SHORT PROBLEM: Starting with the first line and ending with the line that holds "front = high.x", repeat the material exactly.

DATA EXTRACT:
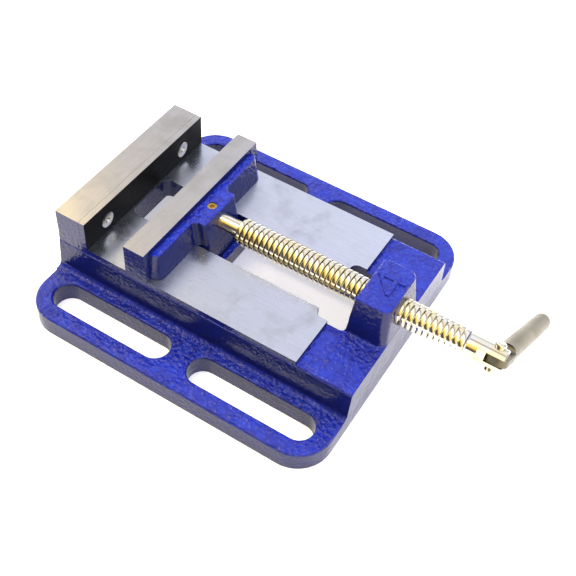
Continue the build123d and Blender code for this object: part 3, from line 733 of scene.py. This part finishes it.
class VISE_OT_castings(bpy.types.Operator):
    """Make the base and the movable jaw: enamelled castings with machined faces."""

    bl_idname = "vise.castings"
    bl_label = "Castings"

    def execute(self, context):
        for node, name, body, choose in (
                ("base_casting", "vise_base", "base", base_face),
                ("movable_jaw_casting", "vise_movable_jaw", "movable_jaw", jaw_face)):
            casting = piece_from(node, name, CASTING_COATS, choose)
            break_edges(casting, sizes().arris)
            settle(casting, body, "enamel", node)
        return {"FINISHED"}


class VISE_OT_jaw_plates(bpy.types.Operator):
    """Make the two hardened jaw plates, blacked on the face and ground on the edges."""

    bl_idname = "vise.jaw_plates"
    bl_label = "Jaw plates"

    def execute(self, context):
        for jaw, body, facing in JAWS:
            node = jaw + "_plate"
            low, high = PLATE_BOX[node]
            front = high.x if facing > 0 else low.x

            def plate_face(face):
                away = abs(face.calc_center_median().x - front)
                if abs(face.normal.x) > SQUARE and away < PLATE_NEAR:
                    return PLATE_FRONT
                # the ends were sprayed with the casting, and only the top was ground afterwards
                return PLATE_END if abs(face.normal.y) > SQUARE else PLATE_EDGE

            plate = piece_from(node, "vise_" + node, PLATE_COATS, plate_face)
            break_edges(plate, sizes().plate_arris)
            settle(plate, body, "jaw_steel", node)
        return {"FINISHED"}


class VISE_OT_plate_screws(bpy.types.Operator):
    """Make the countersunk cross-head screws that hold the jaw plates."""

    bl_idname = "vise.plate_screws"
    bl_label = "Jaw plate screws"

    def execute(self, context):
        pattern = self.pattern()
        tree = plate_screw_tree()
        for jaw, body, facing in JAWS:
            node = jaw + "_screws"
            low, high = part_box(node)
            front = (high.x if facing > 0 else low.x) - facing * HEAD_SUNK
            pair = run_tree(tree, "vise_" + node, {
                "Screw": pattern, "Middle": Vector((front, 0, (low.z + high.z) / 2)),
                "Half spacing": high.y - (high.z - low.z) / 2, "Facing": facing,
                "Turn": FIRST_STOP, "Material": finish("bright_zinc")})
            smooth_by_angle(pair.data, CRISP_TURNED)
            settle(pair, body, "zinc", node)
        bpy.data.objects.remove(pattern)
        return {"FINISHED"}

    def pattern(self):
        """One screw, head up at the origin, with a cross recess cut in it."""
        head, shank = sizes().head_radius, sizes().shank_radius
        low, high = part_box("fixed_jaw_screws")
        length = high.x - low.x - SCREW_SHORT
        screw = turned_object("plate_screw_pattern", (
            (0, 0), (head * HEAD_FLAT, 0), (head, -HEAD_ROUND), (head, -HEAD_RIM),
            (shank, -(head - shank) - CONE_MORE), (shank, -length + TIP), (shank - TIP, -length),
            (0, -length)))
        tools = [tapered_blade(turn) for turn in (0.0, math.pi / 2)]
        for tool in tools:
            cut = screw.modifiers.new("recess", "BOOLEAN")
            cut.object = tool
            cut.operation = "DIFFERENCE"
            cut.solver = "EXACT"
        bpy.context.view_layer.update()
        made = plain_copy(screw, "plate_screw_shape")
        for tool in tools:
            bpy.data.objects.remove(tool)
        return made


class VISE_OT_screw(bpy.types.Operator):
    """Make the screw: journal, wound thread and forked end, in bright zinc."""

    bl_idname = "vise.screw"
    bl_label = "Screw"

    def execute(self, context):
        shaft = piece_from("spindle", "vise_screw_shaft", ("bright_zinc",))
        radius, core = THREAD_RADIUS, THREAD_RADIUS - sizes().thread_depth

        def radial(point):
            return math.hypot(point.y, point.z - SCREW_AXIS.z)

        # the threaded length of the solid is cut down to the core
        points = frame["nodes"]["spindle"].data.vertices
        full = [point.co.x for point in points if radial(point.co) > THREAD_SHARE * radius]
        start, end = min(full), max(full)
        for vertex in shaft.data.vertices:
            here = radial(vertex.co)
            if start - radius * RUN_IN < vertex.co.x < end + CORE_PAST and here > core:
                share = core / here
                vertex.co.y *= share
                vertex.co.z = SCREW_AXIS.z + (vertex.co.z - SCREW_AXIS.z) * share
        smooth_by_angle(shaft.data, CRISP_TURNED)
        # and the ridge is wound round it
        ridge = run_tree(thread_tree(), "vise_thread", {
            "Radius": radius, "Depth": sizes().thread_depth, "Crest": sizes().crest,
            "Root": sizes().root, "Pitch": sizes().pitch, "Length": end - start + THREAD_MORE,
            "Run-out": sizes().run_out, "Material": finish("bright_zinc"),
            "Start": Vector((start - THREAD_BEFORE, 0, SCREW_AXIS.z))})
        smooth_by_angle(ridge.data, CRISP_TURNED)
        with context.temp_override(active_object=shaft, selected_editable_objects=[shaft, ridge]):
            bpy.ops.object.join()
        shaft.name = "vise_screw"
        settle(shaft, "spindle", "zinc", "spindle")
        return {"FINISHED"}


class VISE_OT_handle(bpy.types.Operator):
    """Make the folding handle and the rivet that it turns on."""

    bl_idname = "vise.handle"
    bl_label = "Handle and rivet"

    def execute(self, context):
        handle = piece_from("handle", "vise_handle", ("satin_steel",))
        break_edges(handle, HANDLE_ARRIS)
        settle(handle, "handle", "handle_steel", "handle")
        rivet = piece_from("handle_rivet", "vise_handle_rivet", ("bright_zinc",))
        settle(rivet, "spindle", "zinc", "handle_rivet")
        return {"FINISHED"}


class VISE_OT_retaining_screw(bpy.types.Operator):
    """Make the small grub screw that keeps the end of the screw in the movable jaw."""

    bl_idname = "vise.retaining_screw"
    bl_label = "Retaining screw"

    def execute(self, context):
        grub = piece_from("retaining_screw", "vise_retaining_screw", ("turned_brass",))
        break_edges(grub, GRUB_ARRIS)
        settle(grub, "movable_jaw", "zinc", "retaining_screw")
        return {"FINISHED"}


class VISE_OT_stage(bpy.types.Operator):
    """Set the vise on a pale table under soft light, and place the camera."""

    bl_idname = "vise.stage"
    bl_label = "Table, light and camera"

    def execute(self, context):
        stage = context.scene.vise_stage
        self.table()
        self.room(context, stage)
        self.camera(context, stage)
        return {"FINISHED"}

    def table(self):
        """A plain pale table top."""
        mesh = bpy.data.meshes.new("table")
        mesh.from_pydata([(x * TABLE_HALF, y * TABLE_HALF, 0)
                          for x, y in ((-1, -1), (1, -1), (1, 1), (-1, 1))], [], [(0, 1, 2, 3)])
        mesh.materials.append(finish("pale_laminate"))
        top = place("table", mesh)

    def room(self, context, stage):
        """A cool window behind the vise, a bright ceiling, warm lamps, and a dark room in front."""
        world = bpy.data.worlds.new("workshop")
        world.use_nodes = True
        tree = world.node_tree
        tree.nodes.clear()
        where = add(tree, "ShaderNodeTexCoord").outputs["Generated"]
        way = add(tree, "ShaderNodeSeparateXYZ", {"Vector": where}).outputs
        angle = add(tree, "ShaderNodeMath", {0: way["Z"], 1: way["Y"]}, operation="ARCTAN2")
        share = add(tree, "ShaderNodeMath", {0: angle, 1: math.pi}, operation="DIVIDE")
        lean = add(tree, "ShaderNodeMath", {0: way["X"], 1: SKY_MIDDLE}, operation="ADD")
        share = add(tree, "ShaderNodeMath", {0: lean, 1: SKY_LEAN, 2: share},
                    operation="MULTIPLY_ADD")
        sky = add(tree, "ShaderNodeValToRGB", {"Fac": share})
        stops = sky.color_ramp.elements
        stops.remove(stops[-1])
        stops[0].color = SKY[0][1]
        for position, colour in SKY[1:]:
            stops.new(position).color = colour
        back = add(tree, "ShaderNodeBackground", {"Color": sky, "Strength": stage.room})
        add(tree, "ShaderNodeOutputWorld", {"Surface": back})
        context.scene.world = world
        for name, spot, size, power, colour, shines in LAMPS:
            light = bpy.data.lights.new(name, "AREA")
            light.shape = "SQUARE"
            light.size = size
            light.energy = power
            light.color = colour
            lamp = place(name, light)
            lamp.location = spot
            lamp.visible_glossy = shines
            lamp.rotation_euler = (LAMP_AIM - Vector(spot)).to_track_quat("-Z", "Y").to_euler()

    def camera(self, context, stage):
        """A camera that looks down on the near corner."""
        right, up = Vector(stage.camera_right), Vector(stage.camera_up)
        turn = Matrix((right, up, right.cross(up))).transposed().to_4x4()
        lens = bpy.data.cameras.new("camera")
        lens.lens = stage.lens
        lens.sensor_width = SENSOR
        lens.clip_start, lens.clip_end = CLIP_NEAR, CLIP_FAR
        camera = place("camera", lens)
        camera.matrix_world = Matrix.Translation(stage.camera_place) @ turn
        context.scene.camera = camera
        context.scene.view_settings.view_transform = "Standard"


class VISE_PT_panel(bpy.types.Panel):
    """Lists the vise's settings and its pieces."""

    bl_idname = "VISE_PT_panel"
    bl_label = "Drill press vise"
    bl_space_type = "VIEW_3D"
    bl_region_type = "UI"
    bl_category = "Vise"

    def draw(self, context):
        scene = context.scene
        for label, group in (("Sizes", scene.vise_sizes), ("Colours", scene.vise_colours),
                             ("Stage", scene.vise_stage)):
            box = self.layout.box()
            box.label(text=label)
            for key in group.bl_rna.properties.keys():
                if key not in ("rna_type", "name"):
                    box.prop(group, key)
        for operator in OPERATORS:
            self.layout.operator(operator.bl_idname)


OPERATORS = (VISE_OT_castings, VISE_OT_jaw_plates, VISE_OT_plate_screws, VISE_OT_screw,
             VISE_OT_handle, VISE_OT_retaining_screw, VISE_OT_stage)
CLASSES = (ViseSizes, ViseColours, StageSettings, *OPERATORS, VISE_PT_panel)


def register():
    """Registers the classes and adds the settings to the scene."""
    for made in CLASSES:
        bpy.utils.register_class(made)
    bpy.types.Scene.vise_sizes = PointerProperty(type=ViseSizes)
    bpy.types.Scene.vise_colours = PointerProperty(type=ViseColours)
    bpy.types.Scene.vise_stage = PointerProperty(type=StageSettings)


def unregister():
    """Takes the settings and the classes away again."""
    del bpy.types.Scene.vise_stage
    del bpy.types.Scene.vise_colours
    del bpy.types.Scene.vise_sizes
    for made in reversed(CLASSES):
        bpy.utils.unregister_class(made)


def main():
    """Makes every piece in order."""
    register()
    bpy.ops.vise.castings()
    bpy.ops.vise.jaw_plates()
    bpy.ops.vise.plate_screws()
    bpy.ops.vise.screw()
    bpy.ops.vise.handle()
    bpy.ops.vise.retaining_screw()
    bpy.ops.vise.stage()


if __name__ == "__main__":
    main()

TASK RESPONSE:
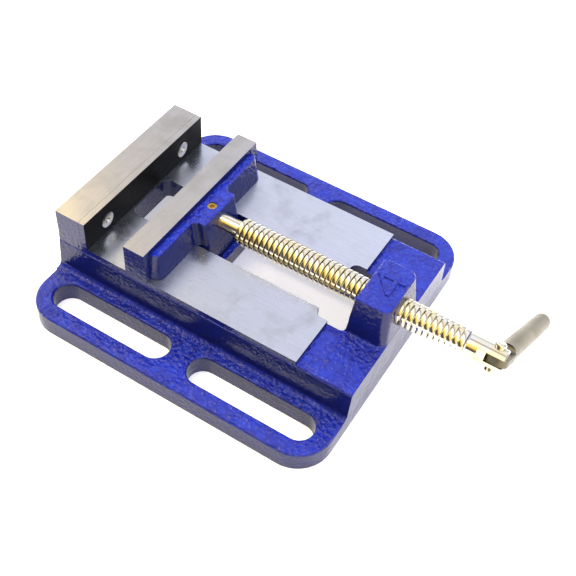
Continue the build123d and Blender code for this object: part 3, from line 733 of scene.py. This part finishes it.
class VISE_OT_castings(bpy.types.Operator):
    """Make the base and the movable jaw: enamelled castings with machined faces."""

    bl_idname = "vise.castings"
    bl_label = "Castings"

    def execute(self, context):
        for node, name, body, choose in (
                ("base_casting", "vise_base", "base", base_face),
                ("movable_jaw_casting", "vise_movable_jaw", "movable_jaw", jaw_face)):
            casting = piece_from(node, name, CASTING_COATS, choose)
            break_edges(casting, sizes().arris)
            settle(casting, body, "enamel", node)
        return {"FINISHED"}


class VISE_OT_jaw_plates(bpy.types.Operator):
    """Make the two hardened jaw plates, blacked on the face and ground on the edges."""

    bl_idname = "vise.jaw_plates"
    bl_label = "Jaw plates"

    def execute(self, context):
        for jaw, body, facing in JAWS:
            node = jaw + "_plate"
            low, high = PLATE_BOX[node]
            front = high.x if facing > 0 else low.x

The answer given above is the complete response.